If the people using this term didn't want it to be taken as a pejorative, perhaps they could have chosen a less loaded term, that didn't already have a legacy usage with negative connotation.

"Asymmetrically advantage", "special powers" etc. all would be fine. But when you tell someone they're "privileged", it's very hard for the average speaker of English who doesn't have 100+ hrs of reading feminist literature to not be somewhat offended. The vernacular implication of the term is that someone who is privileged "had it easy", or the effort they've put into achieving their position and status is somewhat invalidated because they had "natural advantages".

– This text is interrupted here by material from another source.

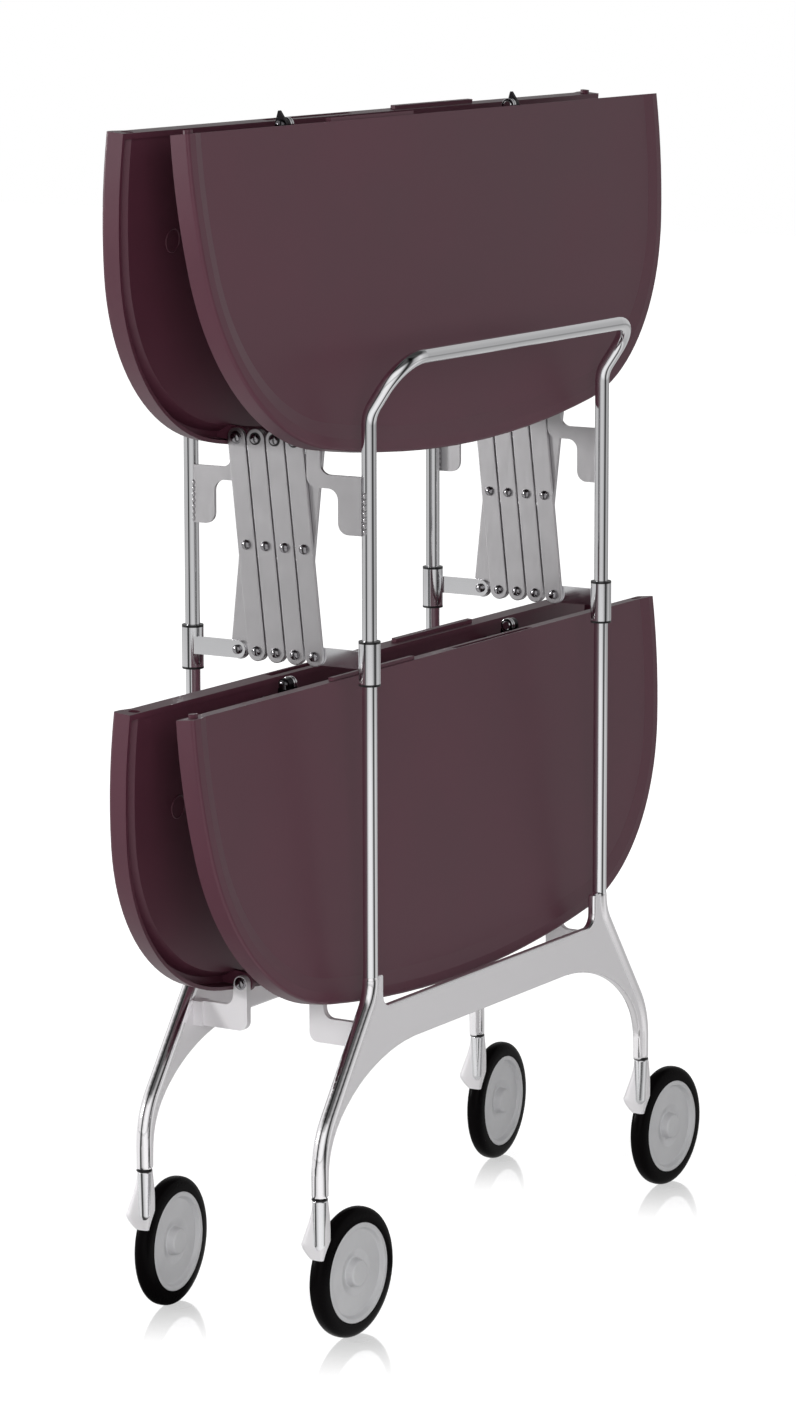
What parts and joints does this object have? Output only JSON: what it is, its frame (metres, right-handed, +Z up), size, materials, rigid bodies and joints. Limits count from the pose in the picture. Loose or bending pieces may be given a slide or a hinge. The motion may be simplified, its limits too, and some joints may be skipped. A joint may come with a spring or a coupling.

My observation is that one of the core dysfunctions of discussions about diversity in tech is that people don't properly respect how impossible it is to go from talking about ensembles and populations, to talking about the behaviors of individuals. Those are two entirely different regimes of theory. We might come up with all manner of fancy terms and bodies of theory to talk about systemic cycles of oppression, vicious cycles of privilege, etc. etc. But to use any of that theoretical framework to talk about the motivations or actions of a single individual is certainly fraught with error and presumption.

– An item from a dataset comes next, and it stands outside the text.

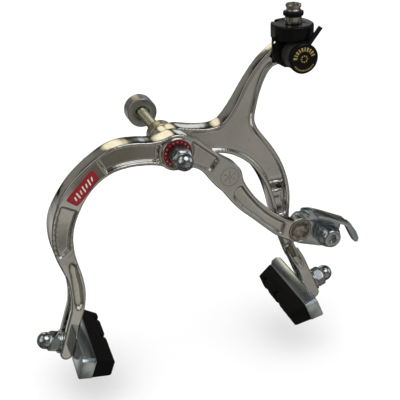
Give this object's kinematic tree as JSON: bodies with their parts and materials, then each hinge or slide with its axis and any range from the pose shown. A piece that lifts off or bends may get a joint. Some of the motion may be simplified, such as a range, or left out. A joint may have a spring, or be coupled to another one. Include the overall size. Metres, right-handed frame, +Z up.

Physicists recognize that you can't go from a thermodynamical description of an ensemble of atoms to individual particle trajectories without explicitly having a statistical model of the distribution of particles. But people are so quick to jump down each others' throats with accusations and assumptions about "you're blind to X!" and "you're assuming Y!". It's really just kind of sad. Just as "heat" is a bulk property of a body of particles and is pretty much meaningless when talking about a single particle, I think that a concept like "privilege" is meaningful when talking about a particular demographic versus another demographic. But to say that any given individual "is privileged" because of the color of their skin or their parents' tax bracket is assuming too much, and informs nothing. Individual variance within the distribution is just too high. The Asian immigrant kid with the perfect SAT and lawyers for parents might have taken up coding to escape his parents yelling and fighting every night. Is that more or less privilege than the black girl in a middle class suburb with a huge supportive extended family? What does "privilege" even mean when regarded in such individualized context? What are the broad patterns of systemic inequality that is affecting each of these individuals, and how can you possibly demonstrate that they are the dominant (or even significant) factors in the trajectories of these two lives?

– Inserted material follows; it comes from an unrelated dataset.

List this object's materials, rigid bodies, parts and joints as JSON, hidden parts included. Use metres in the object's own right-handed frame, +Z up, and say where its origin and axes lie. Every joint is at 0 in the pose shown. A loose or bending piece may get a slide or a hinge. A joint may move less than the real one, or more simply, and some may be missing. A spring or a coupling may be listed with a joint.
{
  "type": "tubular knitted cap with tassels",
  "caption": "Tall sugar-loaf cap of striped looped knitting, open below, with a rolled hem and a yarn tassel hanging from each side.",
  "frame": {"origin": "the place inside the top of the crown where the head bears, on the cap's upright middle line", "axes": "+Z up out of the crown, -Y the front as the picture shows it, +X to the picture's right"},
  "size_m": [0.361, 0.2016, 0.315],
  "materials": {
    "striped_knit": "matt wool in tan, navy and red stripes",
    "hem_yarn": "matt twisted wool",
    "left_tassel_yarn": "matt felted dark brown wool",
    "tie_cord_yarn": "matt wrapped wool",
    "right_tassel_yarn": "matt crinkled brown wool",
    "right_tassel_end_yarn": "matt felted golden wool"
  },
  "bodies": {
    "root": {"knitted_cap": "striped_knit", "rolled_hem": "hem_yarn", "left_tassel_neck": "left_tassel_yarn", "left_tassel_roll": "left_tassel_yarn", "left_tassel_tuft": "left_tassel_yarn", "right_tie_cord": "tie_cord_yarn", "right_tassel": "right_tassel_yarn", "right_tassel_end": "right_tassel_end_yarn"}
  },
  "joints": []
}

It doesn't require that one has "100+ hrs of reading feminist literature." I don't have that many hours. Indeed, I don't know if I've read anything that could be classified as "feminist literature" at all, but the idea of privilege or of being privileged is fine with me.

Louis CK has lots of good material on this. Here's one about being white: https://www.youtube.com/watch?v=TG4f9zR5yzY Here's another about women: https://www.youtube.com/watch?v=y4LkrQCyIz8 Here's a bit he did on Leno that's good: https://www.youtube.com/watch?v=derzWWYf3-w

Here are a few things worth reading:

    http://brown-betty.livejournal.com/305643.html
    http://nymbp.org/reference/WhitePrivilege.pdf
    http://blog.shrub.com/archives/tekanji/2006-03-08_146
    http://whatever.scalzi.com/2005/09/03/being-poor/
    http://whatever.scalzi.com/2012/05/15/straight-white-male-the-lowest-difficulty-setting-there-is/
I don't know whether you consider these things "feminist literature," but regardless it's less than 1 or 2 hours of reading total. My challenge to you is to read and watch all that, digest it, and then come back to comment. If you find yourself compiling a list of objections as you read, I'd also challenge you to pause and really try to understand what the author was trying to say before jumping to conclusions (as you say).

If you think the way people ("feminists" as you say) talk about privilege is counterproductive, I encourage you to read the above if you haven't and come up with a better way of explaining it! I'd love to read it, myself.